» **What the task requires**
Print again only this span: the line with "cotton = (0.86, 0.855, 0.84)", the line with "bpy.data.objects.remove(obj)", and all lines between them, exactly as given.

» **Supplied data**
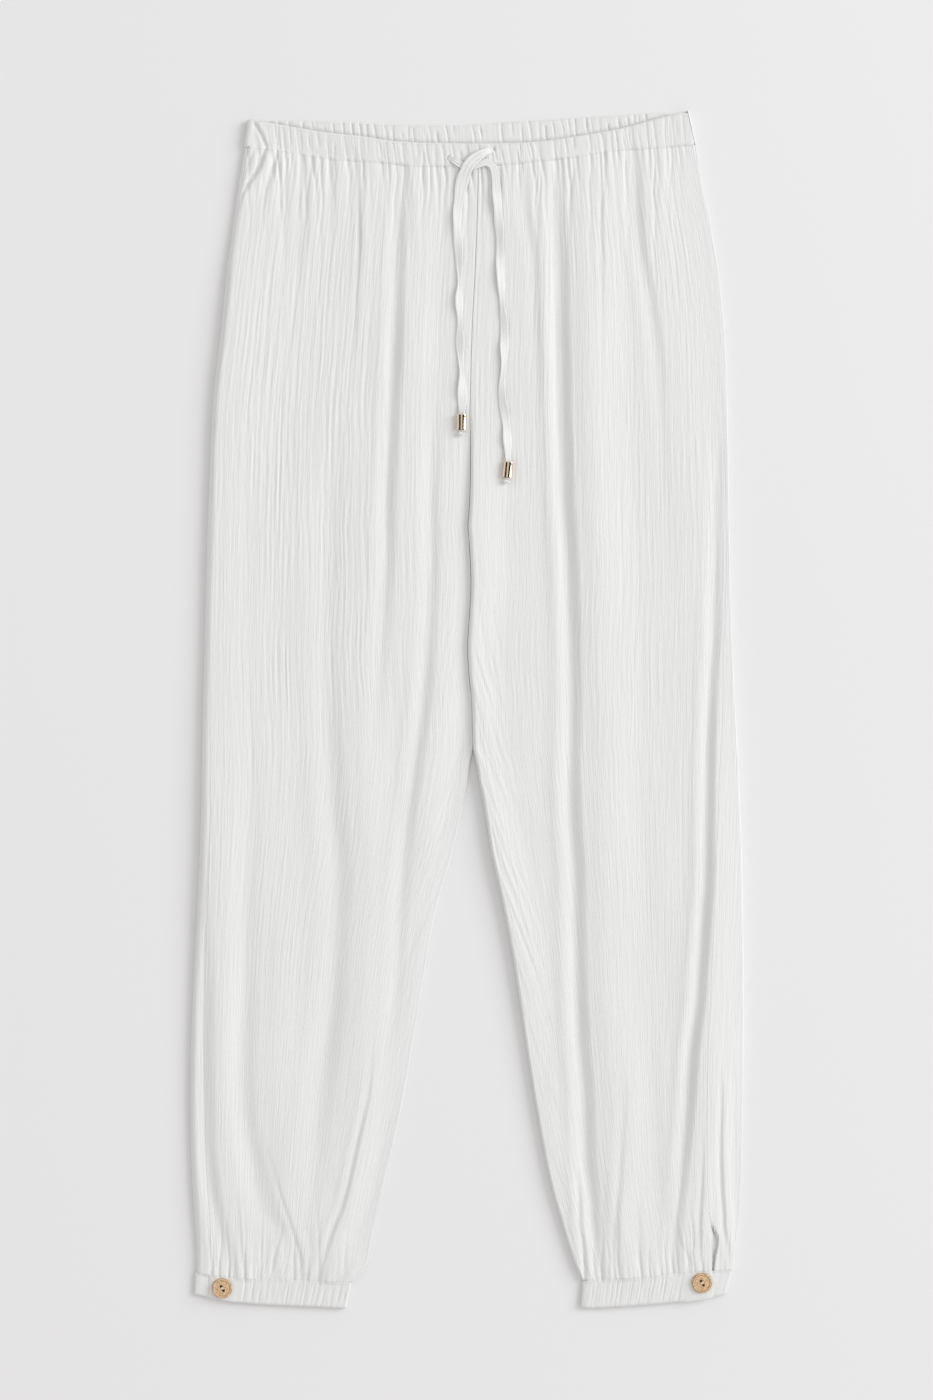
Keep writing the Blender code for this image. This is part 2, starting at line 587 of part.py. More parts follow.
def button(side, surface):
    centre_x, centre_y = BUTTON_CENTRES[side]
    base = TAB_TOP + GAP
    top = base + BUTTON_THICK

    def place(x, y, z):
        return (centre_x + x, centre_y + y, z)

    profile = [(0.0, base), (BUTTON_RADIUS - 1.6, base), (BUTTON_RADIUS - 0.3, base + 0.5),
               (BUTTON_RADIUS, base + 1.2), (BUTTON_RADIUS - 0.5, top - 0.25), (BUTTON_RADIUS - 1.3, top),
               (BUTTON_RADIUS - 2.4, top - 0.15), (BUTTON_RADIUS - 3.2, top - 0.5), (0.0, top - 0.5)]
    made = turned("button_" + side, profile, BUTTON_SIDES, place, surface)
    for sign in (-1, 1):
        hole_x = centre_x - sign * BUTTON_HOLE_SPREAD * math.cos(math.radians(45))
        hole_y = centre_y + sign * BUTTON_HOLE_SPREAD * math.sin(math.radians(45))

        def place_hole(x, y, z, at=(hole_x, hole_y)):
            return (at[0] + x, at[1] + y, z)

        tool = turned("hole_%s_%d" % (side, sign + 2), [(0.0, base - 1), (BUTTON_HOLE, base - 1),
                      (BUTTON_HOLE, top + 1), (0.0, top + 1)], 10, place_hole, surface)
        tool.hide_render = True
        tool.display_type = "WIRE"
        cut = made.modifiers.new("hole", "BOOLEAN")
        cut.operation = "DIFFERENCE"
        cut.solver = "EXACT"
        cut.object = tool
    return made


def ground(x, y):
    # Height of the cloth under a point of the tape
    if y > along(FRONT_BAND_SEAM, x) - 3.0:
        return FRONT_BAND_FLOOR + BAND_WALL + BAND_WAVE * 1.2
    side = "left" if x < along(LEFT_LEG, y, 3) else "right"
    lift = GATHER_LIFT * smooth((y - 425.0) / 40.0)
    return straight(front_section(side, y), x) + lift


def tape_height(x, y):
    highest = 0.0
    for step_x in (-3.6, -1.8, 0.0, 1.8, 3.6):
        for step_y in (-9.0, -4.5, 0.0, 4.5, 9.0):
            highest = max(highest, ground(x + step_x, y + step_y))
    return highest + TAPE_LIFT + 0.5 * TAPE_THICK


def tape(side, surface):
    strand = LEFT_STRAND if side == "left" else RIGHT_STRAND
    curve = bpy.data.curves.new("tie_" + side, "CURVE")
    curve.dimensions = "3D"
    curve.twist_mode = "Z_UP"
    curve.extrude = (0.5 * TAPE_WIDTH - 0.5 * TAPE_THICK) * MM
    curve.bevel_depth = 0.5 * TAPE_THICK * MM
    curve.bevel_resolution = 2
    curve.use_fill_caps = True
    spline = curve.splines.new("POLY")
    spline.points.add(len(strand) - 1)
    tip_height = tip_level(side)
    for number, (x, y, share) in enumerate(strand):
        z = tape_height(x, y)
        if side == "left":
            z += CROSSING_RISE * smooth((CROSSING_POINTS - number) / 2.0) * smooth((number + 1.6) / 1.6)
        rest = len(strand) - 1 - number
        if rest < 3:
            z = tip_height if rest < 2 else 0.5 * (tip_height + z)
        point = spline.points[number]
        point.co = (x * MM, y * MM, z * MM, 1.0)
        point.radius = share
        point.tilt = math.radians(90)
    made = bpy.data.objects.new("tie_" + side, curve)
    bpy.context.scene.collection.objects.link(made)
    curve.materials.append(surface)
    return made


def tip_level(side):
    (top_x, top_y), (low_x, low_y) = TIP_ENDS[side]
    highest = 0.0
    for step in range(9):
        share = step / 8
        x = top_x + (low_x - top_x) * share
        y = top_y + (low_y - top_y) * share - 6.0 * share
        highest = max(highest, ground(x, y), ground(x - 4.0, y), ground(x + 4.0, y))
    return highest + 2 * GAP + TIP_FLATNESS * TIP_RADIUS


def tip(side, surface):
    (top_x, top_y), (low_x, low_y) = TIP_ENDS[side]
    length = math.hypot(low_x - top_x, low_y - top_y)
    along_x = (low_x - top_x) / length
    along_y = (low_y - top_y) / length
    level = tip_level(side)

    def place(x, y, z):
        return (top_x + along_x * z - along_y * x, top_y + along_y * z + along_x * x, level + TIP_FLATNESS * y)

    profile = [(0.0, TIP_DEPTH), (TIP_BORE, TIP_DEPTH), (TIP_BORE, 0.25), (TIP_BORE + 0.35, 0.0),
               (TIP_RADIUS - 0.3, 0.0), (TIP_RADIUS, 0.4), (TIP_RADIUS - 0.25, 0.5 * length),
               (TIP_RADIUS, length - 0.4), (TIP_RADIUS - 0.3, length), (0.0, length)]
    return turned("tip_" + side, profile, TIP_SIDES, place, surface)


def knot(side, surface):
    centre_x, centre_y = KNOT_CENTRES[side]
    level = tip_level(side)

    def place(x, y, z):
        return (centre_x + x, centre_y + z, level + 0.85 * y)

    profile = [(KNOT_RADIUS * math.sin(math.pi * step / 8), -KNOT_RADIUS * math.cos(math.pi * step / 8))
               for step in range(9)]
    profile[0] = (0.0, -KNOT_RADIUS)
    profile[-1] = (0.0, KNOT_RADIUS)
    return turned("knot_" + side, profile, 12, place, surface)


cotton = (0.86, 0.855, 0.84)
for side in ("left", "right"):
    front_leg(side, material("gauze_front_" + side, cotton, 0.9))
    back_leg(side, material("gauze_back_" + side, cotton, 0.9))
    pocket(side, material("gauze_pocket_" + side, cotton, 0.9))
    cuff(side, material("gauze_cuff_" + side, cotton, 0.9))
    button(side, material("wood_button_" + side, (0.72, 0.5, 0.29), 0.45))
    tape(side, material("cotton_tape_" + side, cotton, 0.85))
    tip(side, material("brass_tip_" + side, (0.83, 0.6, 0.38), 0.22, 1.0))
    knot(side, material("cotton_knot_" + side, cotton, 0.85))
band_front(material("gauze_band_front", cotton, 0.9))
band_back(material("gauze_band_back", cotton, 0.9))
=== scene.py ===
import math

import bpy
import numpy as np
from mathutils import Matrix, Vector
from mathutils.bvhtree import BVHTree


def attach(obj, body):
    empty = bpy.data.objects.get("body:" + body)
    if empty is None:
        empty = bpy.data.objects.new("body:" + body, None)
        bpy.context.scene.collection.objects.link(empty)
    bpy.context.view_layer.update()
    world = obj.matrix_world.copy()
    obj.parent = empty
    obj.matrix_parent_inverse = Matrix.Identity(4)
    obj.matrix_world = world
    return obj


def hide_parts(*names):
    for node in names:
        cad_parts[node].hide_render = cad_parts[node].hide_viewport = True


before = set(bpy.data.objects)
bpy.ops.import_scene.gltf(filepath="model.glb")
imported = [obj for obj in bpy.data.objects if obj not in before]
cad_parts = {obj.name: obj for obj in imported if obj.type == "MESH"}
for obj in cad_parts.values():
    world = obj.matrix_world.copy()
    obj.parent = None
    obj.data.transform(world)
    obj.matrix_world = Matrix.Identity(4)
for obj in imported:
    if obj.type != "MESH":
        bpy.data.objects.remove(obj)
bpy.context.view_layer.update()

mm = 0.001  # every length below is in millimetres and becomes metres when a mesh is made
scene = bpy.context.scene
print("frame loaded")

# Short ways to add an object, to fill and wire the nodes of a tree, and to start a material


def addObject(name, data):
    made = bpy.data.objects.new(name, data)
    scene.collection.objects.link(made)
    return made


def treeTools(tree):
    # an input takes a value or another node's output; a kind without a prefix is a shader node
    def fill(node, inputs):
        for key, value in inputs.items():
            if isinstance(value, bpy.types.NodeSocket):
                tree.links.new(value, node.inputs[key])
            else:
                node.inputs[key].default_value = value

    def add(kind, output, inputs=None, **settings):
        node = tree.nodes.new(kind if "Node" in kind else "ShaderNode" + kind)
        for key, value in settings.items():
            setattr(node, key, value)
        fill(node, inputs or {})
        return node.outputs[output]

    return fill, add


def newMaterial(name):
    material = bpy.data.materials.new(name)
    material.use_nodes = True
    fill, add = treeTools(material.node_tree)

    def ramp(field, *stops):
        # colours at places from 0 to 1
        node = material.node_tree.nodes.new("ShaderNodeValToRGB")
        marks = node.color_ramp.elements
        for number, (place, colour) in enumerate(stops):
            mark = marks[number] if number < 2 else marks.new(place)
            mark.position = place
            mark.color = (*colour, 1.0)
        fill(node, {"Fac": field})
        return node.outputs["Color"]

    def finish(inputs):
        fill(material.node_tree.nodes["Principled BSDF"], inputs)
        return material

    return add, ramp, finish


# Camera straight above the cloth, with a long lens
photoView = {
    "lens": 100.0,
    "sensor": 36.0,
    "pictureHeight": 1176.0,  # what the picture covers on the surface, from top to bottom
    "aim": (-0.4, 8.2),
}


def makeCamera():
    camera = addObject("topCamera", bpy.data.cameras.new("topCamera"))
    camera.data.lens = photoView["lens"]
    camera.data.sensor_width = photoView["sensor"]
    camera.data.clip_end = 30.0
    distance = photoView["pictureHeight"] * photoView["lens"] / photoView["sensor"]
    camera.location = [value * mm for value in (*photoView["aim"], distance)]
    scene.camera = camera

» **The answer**
cotton = (0.86, 0.855, 0.84)
for side in ("left", "right"):
    front_leg(side, material("gauze_front_" + side, cotton, 0.9))
    back_leg(side, material("gauze_back_" + side, cotton, 0.9))
    pocket(side, material("gauze_pocket_" + side, cotton, 0.9))
    cuff(side, material("gauze_cuff_" + side, cotton, 0.9))
    button(side, material("wood_button_" + side, (0.72, 0.5, 0.29), 0.45))
    tape(side, material("cotton_tape_" + side, cotton, 0.85))
    tip(side, material("brass_tip_" + side, (0.83, 0.6, 0.38), 0.22, 1.0))
    knot(side, material("cotton_knot_" + side, cotton, 0.85))
band_front(material("gauze_band_front", cotton, 0.9))
band_back(material("gauze_band_back", cotton, 0.9))
=== scene.py ===
import math

import bpy
import numpy as np
from mathutils import Matrix, Vector
from mathutils.bvhtree import BVHTree


def attach(obj, body):
    empty = bpy.data.objects.get("body:" + body)
    if empty is None:
        empty = bpy.data.objects.new("body:" + body, None)
        bpy.context.scene.collection.objects.link(empty)
    bpy.context.view_layer.update()
    world = obj.matrix_world.copy()
    obj.parent = empty
    obj.matrix_parent_inverse = Matrix.Identity(4)
    obj.matrix_world = world
    return obj


def hide_parts(*names):
    for node in names:
        cad_parts[node].hide_render = cad_parts[node].hide_viewport = True


before = set(bpy.data.objects)
bpy.ops.import_scene.gltf(filepath="model.glb")
imported = [obj for obj in bpy.data.objects if obj not in before]
cad_parts = {obj.name: obj for obj in imported if obj.type == "MESH"}
for obj in cad_parts.values():
    world = obj.matrix_world.copy()
    obj.parent = None
    obj.data.transform(world)
    obj.matrix_world = Matrix.Identity(4)
for obj in imported:
    if obj.type != "MESH":
        bpy.data.objects.remove(obj)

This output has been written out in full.